WHAT YOU NEED TO DO
Show all lines of the listing that hold the word "each".

#### MATERIAL PROVIDED ####

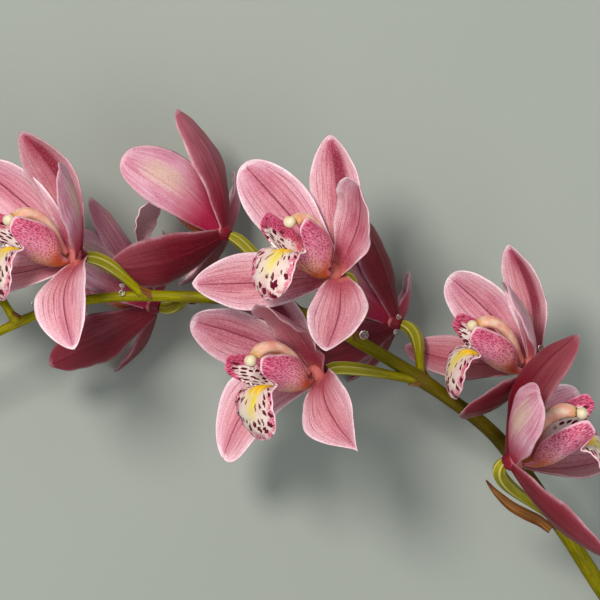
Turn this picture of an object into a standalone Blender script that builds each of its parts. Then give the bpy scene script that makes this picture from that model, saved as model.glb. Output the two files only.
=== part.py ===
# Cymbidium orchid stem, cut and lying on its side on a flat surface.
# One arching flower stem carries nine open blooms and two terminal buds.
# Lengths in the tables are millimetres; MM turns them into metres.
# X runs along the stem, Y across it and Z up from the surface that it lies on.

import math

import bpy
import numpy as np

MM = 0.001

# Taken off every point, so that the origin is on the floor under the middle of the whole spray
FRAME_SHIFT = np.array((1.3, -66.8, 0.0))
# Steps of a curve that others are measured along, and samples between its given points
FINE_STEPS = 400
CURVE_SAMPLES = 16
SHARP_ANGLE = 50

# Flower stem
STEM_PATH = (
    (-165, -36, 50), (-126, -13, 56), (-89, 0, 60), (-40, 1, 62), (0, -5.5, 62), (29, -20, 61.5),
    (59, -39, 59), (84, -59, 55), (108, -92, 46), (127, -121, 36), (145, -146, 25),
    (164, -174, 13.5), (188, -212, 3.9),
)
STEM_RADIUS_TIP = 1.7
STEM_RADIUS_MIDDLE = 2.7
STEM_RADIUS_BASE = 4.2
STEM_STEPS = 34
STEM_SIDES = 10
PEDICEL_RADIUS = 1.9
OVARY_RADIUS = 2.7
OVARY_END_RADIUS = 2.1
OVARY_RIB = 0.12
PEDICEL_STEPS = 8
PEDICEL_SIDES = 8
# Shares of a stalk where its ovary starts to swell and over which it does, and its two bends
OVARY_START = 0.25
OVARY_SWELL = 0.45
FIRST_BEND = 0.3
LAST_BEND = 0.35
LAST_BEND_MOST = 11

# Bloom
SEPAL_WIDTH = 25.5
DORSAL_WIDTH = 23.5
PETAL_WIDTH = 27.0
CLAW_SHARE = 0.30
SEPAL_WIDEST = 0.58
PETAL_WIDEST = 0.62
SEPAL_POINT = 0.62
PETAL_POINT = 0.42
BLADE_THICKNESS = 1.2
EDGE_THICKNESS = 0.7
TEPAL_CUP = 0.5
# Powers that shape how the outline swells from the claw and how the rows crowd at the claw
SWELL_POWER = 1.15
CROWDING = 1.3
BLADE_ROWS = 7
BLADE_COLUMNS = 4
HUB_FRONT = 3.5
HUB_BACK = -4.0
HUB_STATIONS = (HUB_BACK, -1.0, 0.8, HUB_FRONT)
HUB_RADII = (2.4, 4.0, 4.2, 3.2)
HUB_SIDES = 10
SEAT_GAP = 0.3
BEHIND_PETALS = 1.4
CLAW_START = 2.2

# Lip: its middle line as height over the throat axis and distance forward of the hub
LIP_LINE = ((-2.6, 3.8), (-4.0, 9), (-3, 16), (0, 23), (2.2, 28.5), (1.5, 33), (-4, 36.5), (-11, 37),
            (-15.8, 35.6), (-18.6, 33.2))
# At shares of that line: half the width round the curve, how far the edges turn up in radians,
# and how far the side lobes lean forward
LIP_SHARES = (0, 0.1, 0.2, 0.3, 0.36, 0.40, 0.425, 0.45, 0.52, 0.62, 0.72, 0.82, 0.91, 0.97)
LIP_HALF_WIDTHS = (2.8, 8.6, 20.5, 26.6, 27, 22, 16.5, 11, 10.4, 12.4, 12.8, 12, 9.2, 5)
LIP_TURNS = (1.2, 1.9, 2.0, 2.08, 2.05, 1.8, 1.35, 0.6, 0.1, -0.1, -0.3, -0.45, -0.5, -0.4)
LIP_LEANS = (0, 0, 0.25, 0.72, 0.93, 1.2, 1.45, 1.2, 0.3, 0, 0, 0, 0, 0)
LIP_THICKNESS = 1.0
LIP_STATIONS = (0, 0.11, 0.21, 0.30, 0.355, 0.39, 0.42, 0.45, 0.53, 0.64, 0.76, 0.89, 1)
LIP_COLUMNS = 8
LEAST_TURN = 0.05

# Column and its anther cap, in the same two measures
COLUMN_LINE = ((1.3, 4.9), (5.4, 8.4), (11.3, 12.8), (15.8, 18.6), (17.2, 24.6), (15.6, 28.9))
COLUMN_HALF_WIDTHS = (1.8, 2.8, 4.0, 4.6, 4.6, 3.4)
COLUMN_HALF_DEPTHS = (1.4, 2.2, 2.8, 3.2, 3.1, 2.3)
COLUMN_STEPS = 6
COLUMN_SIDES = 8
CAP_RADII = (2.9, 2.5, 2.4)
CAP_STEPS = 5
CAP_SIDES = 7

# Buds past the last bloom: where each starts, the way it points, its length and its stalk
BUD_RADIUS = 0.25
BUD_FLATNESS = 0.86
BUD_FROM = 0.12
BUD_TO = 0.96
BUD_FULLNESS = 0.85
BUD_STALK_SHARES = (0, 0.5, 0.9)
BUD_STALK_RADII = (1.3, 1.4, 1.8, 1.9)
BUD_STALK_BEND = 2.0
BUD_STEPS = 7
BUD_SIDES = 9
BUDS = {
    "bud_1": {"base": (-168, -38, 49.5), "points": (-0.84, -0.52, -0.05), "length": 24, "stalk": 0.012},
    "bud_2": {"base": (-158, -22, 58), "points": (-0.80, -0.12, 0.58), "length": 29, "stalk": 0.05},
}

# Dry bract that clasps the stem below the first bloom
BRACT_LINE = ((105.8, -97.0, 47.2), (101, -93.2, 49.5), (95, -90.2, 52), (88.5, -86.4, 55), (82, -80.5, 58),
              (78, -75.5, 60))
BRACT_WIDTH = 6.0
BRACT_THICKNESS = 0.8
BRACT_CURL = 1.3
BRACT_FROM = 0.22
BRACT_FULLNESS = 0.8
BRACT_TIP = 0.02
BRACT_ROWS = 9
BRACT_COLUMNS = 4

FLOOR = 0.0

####

THE ANSWER
Turn this picture of an object into a standalone Blender script that builds each of its parts. Then give the bpy scene script that makes this picture from that model, saved as model.glb. Output the two files only.
# Buds past the last bloom: where each starts, the way it points, its length and its stalk